Central students lose spring break to make up missed days
Published: April 16, 2014
Font size: [A] [A] [A]
ST. CROIX - Central High School students are expected to forego their scheduled spring break this year to make up for instructional time lost after a noxious odor closed the school for two weeks last month.
V.I. Education Commissioner Donna Frett-Gregory said in a prepared statement Tuesday that staff, parents and students should be making arrangements for make-up instructional days that have been scheduled for the week of April 28 to May 2 with extended classroom hours.
The week that will be spring break for other public school students across the territory and will highlight the main events for the St. Thomas Carnival, will feature make-up classes at the St. Croix Educational Complex campus beginning at 7:30 a.m. and ending at 4:45 p.m. for all Central High School students.
Classes at the school were suspended March 18 when dozens of students were piled into ambulances and emergency medical vehicles when some type of noxious fumes - now blamed on a condemned sewage system - caused them to experience vomiting, headaches and dizziness, while a few even fainted, collapsing in front of their schoolmates.
The incident on the campus was the third instance of a foul odor in just more than a month, and resulted in the most intense reactions.
The school has been closed since then, and students remained at home for two weeks until April 1, when they began sharing the St. Croix Educational Complex campus on a double-session schedule.
"It is necessary for us to give students the opportunity to make up the 48 hours of instructional time lost when Central High School was closed from March 19-28," Frett-Gregory said. "While we understand that school is generally out during the time period we have proposed for the make-ups, it is necessary for us to ensure that our students get to complete all the work they missed during the days Central was closed."
She said the proposal will allow the students to make up 40 of the lost hours - with the eight-hour school days - and the few remaining hours will be made up with additional assignments given to the students by their teachers.
Frett-Gregory asked parents to cooperate with the proposed make-up schedule and to encourage their children to be in school every day, all day during the make-up period.
"We all have to work together to ensure that there is no impact on our students' academic performance," Frett-Gregory said. "We must take care of this now to ensure that our students recover as much of the necessary academic hours as possible."

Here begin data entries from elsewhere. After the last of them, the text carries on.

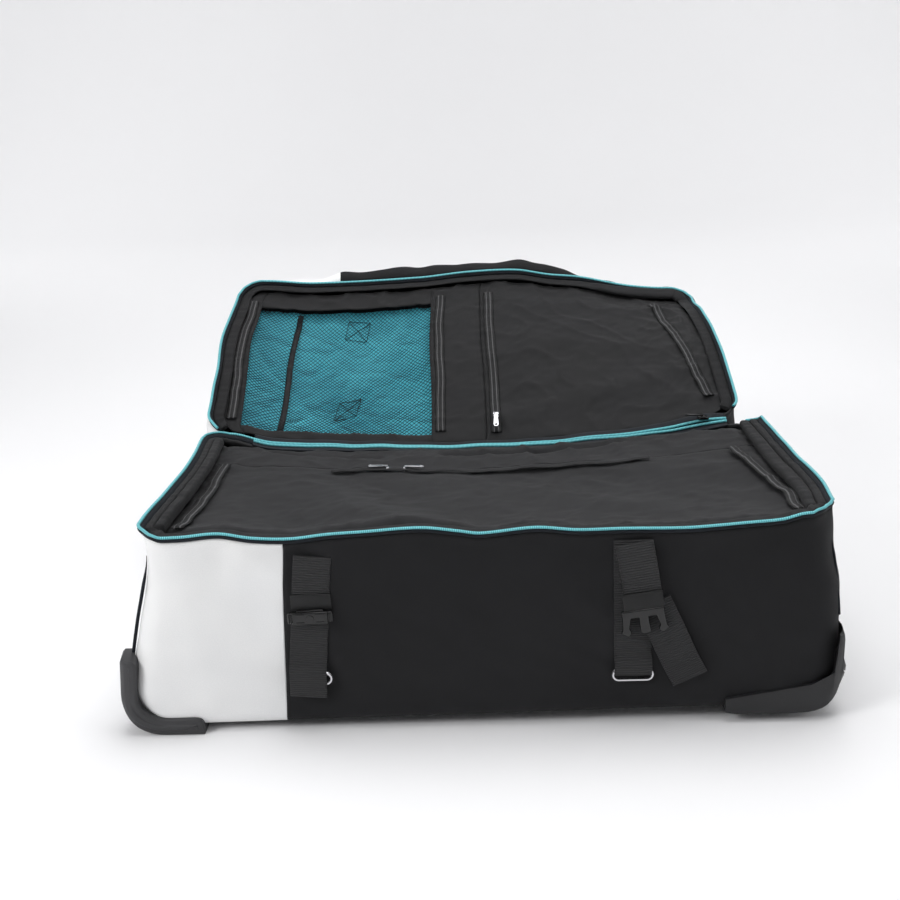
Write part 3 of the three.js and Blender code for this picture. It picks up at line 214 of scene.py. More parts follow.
def makeCloth(name, look):
    fixed = {"Sheen Weight": 0.04, "Sheen Roughness": 0.5, "Specular IOR Level": 0.3}
    cloth = Surface(name, fixed)
    warp = cloth.wave(0.5 / look["pitch"], math.pi / 4)
    weft = cloth.wave(0.5 / look["pitch"], -math.pi / 4)
    patches = cloth.noise(9, 2)
    threads = cloth.noise(900, 0, "UV")
    share = patches * 0.65 + threads * 0.35
    ramp = cloth.node("ShaderNodeValToRGB", {"stops": [(0.3, 0), (0.72, 1)]}, {"Fac": share})
    cloth.feed("Base Color", cloth.between(ramp, tone(*look["dark"]), tone(*look["light"])))
    cloth.feed("Roughness", patches * 0.12 + (look["rough"] - 0.06))
    creases = cloth.noise(28, 1)
    cloth.bump(warp * 0.5 + weft * 0.3 + creases * 2.5 + threads * 0.4, 0.7, look["depth"])
    return cloth.material


finishes = {name: makeCloth(name, look) for name, look in cloths.items()}


def makeCoil():
    # moulded coil: close ribs across it; its colour runs light on each rib and dark between them, a painted
    # highlight and painted shade
    coil = Surface("tealCoil", {"Specular IOR Level": 0.5})
    ribs = coil.wave(175, 0.0)
    coil.feed("Base Color", coil.between(ribs, tone(40, 150, 162), tone(140, 224, 230)))
    coil.feed("Roughness", ribs * -0.15 + 0.5)
    coil.bump(ribs, 0.8, 0.0006)
    return coil.material


def makeZipTape():
    # woven tape with a dark coil down its middle; a painted highlight runs along each flank of the coil,
    # broken by its ribs, and a faint painted highlight lies on each rib of the coil
    tape = Surface("zipTape", {"Specular IOR Level": 0.4})
    across = tape.node("ShaderNodeSeparateXYZ", {}, {0: tape.place("UV")}, "Y")
    middle = tape.node("ShaderNodeMath", {"operation": "ABSOLUTE"}, {0: across})
    onFlankHighlight = tape.node("ShaderNodeMath", {"operation": "COMPARE"}, {0: middle, 1: 0.0030, 2: 0.0007})
    onCoil = tape.node("ShaderNodeMath", {"operation": "LESS_THAN"}, {0: middle, 1: 0.0022})
    ribs = tape.wave(330, 0.0)
    weave = tape.wave(420, math.pi / 4)
    shade = onFlankHighlight * (ribs * 0.6 + 0.4) + onCoil * ribs * 0.12
    tape.feed("Base Color", tape.between(shade, tone(16, 16, 17), tone(88, 88, 90)))
    tape.feed("Roughness", 0.75 - shade * 0.25)
    tape.bump(onCoil * ribs + weave * 0.15, 0.8, 0.0005)
    return tape.material


def makeMoulded(name, colour, rough, grain):
    plastic = Surface(name, {"Specular IOR Level": 0.5})
    speckle = plastic.noise(900, 0)
    wear = plastic.noise(14, 2)
    lighter = tuple(value * 1.35 for value in tone(*colour))
    plastic.feed("Base Color", plastic.between(wear, tone(*colour), lighter))
    plastic.feed("Roughness", wear * 0.14 + (rough - 0.07))
    plastic.bump(speckle, 0.5, grain)
    return plastic.material


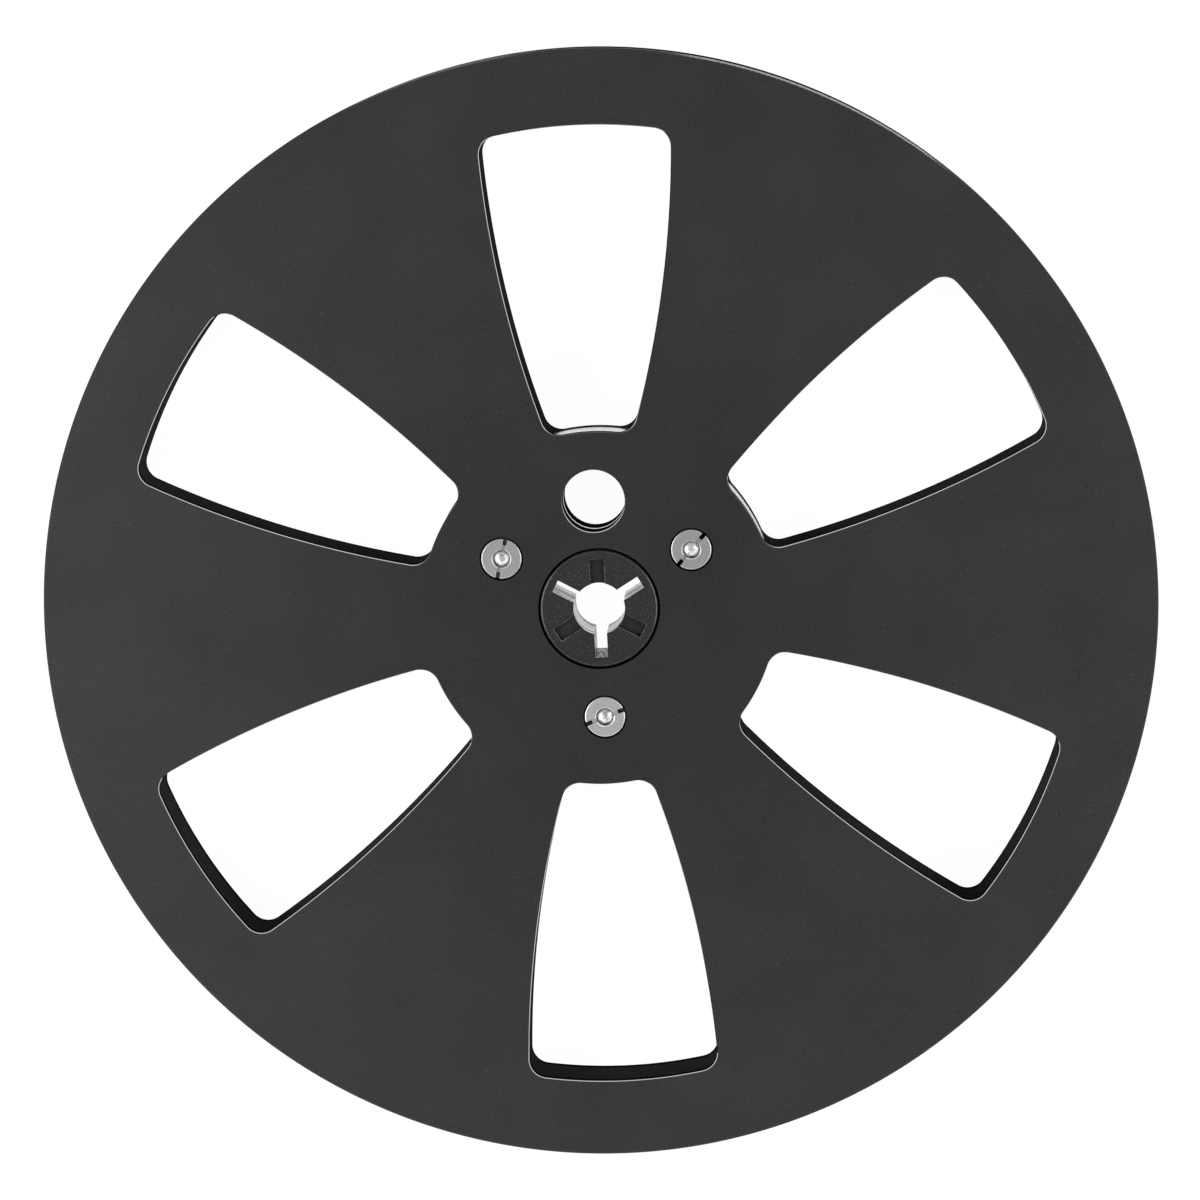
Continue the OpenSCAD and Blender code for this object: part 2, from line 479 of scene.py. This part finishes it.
def plainSteel():  # sleeves, slots and threads
    v = plainValues
    material, start = newMaterial("plainSteel")
    fine = noise(start, inMillimetres(start), v["fineSpacing"], detail=3)
    finishSurface(start, Base_Color=between(start, fine, v["dark"], v["light"]), Metallic=1,
                  Roughness=v["roughness"] + fine * v["roughnessDrift"])
    return material


burredValues = {
    "dark": (0.55, 0.55, 0.56, 1),
    "light": (0.96, 0.96, 0.97, 1),
    "dentSpacing": 0.6,
    "dentRange": (0.34, 0.56),
    "dentHeight": 0.05,
    "roughness": 0.45,
}


def burredSteel():  # the screw's cut end: bright, uneven and a little dented
    v = burredValues
    material, start = newMaterial("burredSteel")
    dents = noise(start, inMillimetres(start), v["dentSpacing"], detail=3, rough=0.6)
    colour = between(start, ramp(start, dents, *v["dentRange"]), v["dark"], v["light"])
    finishSurface(start, Base_Color=colour, Metallic=1, Roughness=v["roughness"],
                  Normal=relief(start, dents * v["dentHeight"]))
    return material


# Lights, world and floor

lightValues = {
    "zenith": 0.22,  # world level overhead
    "horizon": 0.43,  # world level at the horizon
    "rise": (0.05, 0.75),  # the heights between which one turns into the other
    "lamps": {
        "backRight": {"place": (0.565, 1.125, 0.036), "size": (0.70, 0.036), "power": 2.2},
        "backLeft": {"place": (-0.39, 1.20, 0.036), "size": (0.42, 0.036), "power": 0.35},
        "left": {"place": (-0.32, 0.0, 0.22), "size": (0.36, 0.30), "power": 1.35},
        "right": {"place": (0.32, 0.0, 0.22), "size": (0.36, 0.20), "power": 0.8},
        "front": {"place": (0.0, -0.5, 0.45), "size": (0.9, 0.2), "power": 0.9},
    },
}

floorValues = {
    "radius": 4,
    "sides": 96,
    "drop": 0.0001,  # below the reel's rear face
    "colour": 0.8,
    "glow": 1.12,  # seen by the camera and in metal, over the floor's own shaded colour
    "glowShare": 0.86,
}


def rayKind(start, kind):  # 1 for the rays of one kind
    return start.add("LightPath", output="Is " + kind + " Ray")


def makeWorld():
    world = bpy.data.worlds.new("studio")
    bpy.context.scene.world = world
    world.use_nodes = True
    world.node_tree.nodes.clear()
    start = Wire(world.node_tree)
    direction = start.add("TexCoord", output="Generated")
    up = ramp(start, heightOn(start, direction), *lightValues["rise"])
    levels = {"Value": up, "To Min": lightValues["horizon"], "To Max": lightValues["zenith"]}
    studio = start.add("MapRange", sockets=levels)
    mirrored = start.maths("MAXIMUM", rayKind(start, "Glossy"), rayKind(start, "Transmission"))
    white = start.maths("MAXIMUM", rayKind(start, "Camera"), mirrored * (1 - up))
    strength = studio * (1 - white) + white
    background = start.add("Background", sockets={"Color": grey(1), "Strength": strength})
    start.add("OutputWorld", sockets={"Surface": background})


def makeLamp(name, values):
    data = bpy.data.lights.new(name, "AREA")
    data.shape = "RECTANGLE"
    data.size, data.size_y = values["size"]
    data.energy = values["power"]
    lamp = bpy.data.objects.new(name, data)
    lamp.location = values["place"]
    lamp.rotation_euler = (-Vector(values["place"])).to_track_quat("-Z", "Y").to_euler()
    bpy.context.scene.collection.objects.link(lamp)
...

Central High School PTSA vice president Daren Stevens said Tuesday that he is looking forward to getting some response from the parents at a meeting scheduled for 5:30 p.m. today in the Educational Complex auditorium, but he sees the plan as one that can work.
"When it comes down to it, we need to make up this time, and it's better sooner than later," he said.
Stephens said cancelling the spring break may cause a problem with students and parents who have already made plans to travel off-island, but if a majority of the students will be available, there is no reason not to get things squared away now, rather than run later into the summer, which could hamper opportunities for employment or summer academic programs.
"During the Carnival break they will have the school for themselves and get to make up a lot of the hours lost, but if everyone is not there it will not work," he said.
However, Stephens said that he is concerned about the length of the school day for that week, saying that most students will be burned-out even before their last period class, which can prove to be counterproductive.
"From so early in the morning to so late in the evening, some are going to get frustrated and lose focus," he said. "We can't afford to lose any of our students, so we have to really focus on what is best for them."
While student participation is key, the Education Department also has to consider teacher attendance during the make-up period.
Rosa Soto-Thomas, St. Croix Federation of Teachers president, said Tuesday, her membership is livid about the proposed scenario because it is not the ideal time to set the make-up time and not the scenario they proposed. She said most of the teachers would have rather run classes a week into the summer because they had already made plans for the spring break holiday.
She said in addition, the department is counting hours and asking teachers to make up eight full days, but in reality, most of the teachers had been at the school even when the students were not there, in meetings, preparing and handing out schedules.
"They cannot expect us to make up the full amount of days when we were out there working," she said. "The department has to meet my membership halfway, and that is not happening."
Soto-Thomas said she wrote to the Office of Collective Bargaining and hopes they will meet with the Education Department and reconsider the placement of the make-up schedule.
Government House has announced that a press briefing is scheduled for today to provide an update on the status of efforts in addressing the odor issue that affected Central High School, as well as the V.I. Superior Court and neighboring areas.
Government House Spokesman Jean Greaux Jr. said the discussion will be led by Department of Planning and Natural Resources Commissioner Alicia Barnes and will include updates from Public Works Commissioner Darryl Smalls and Waste Management Authority Executive Director May Adams Cornwall.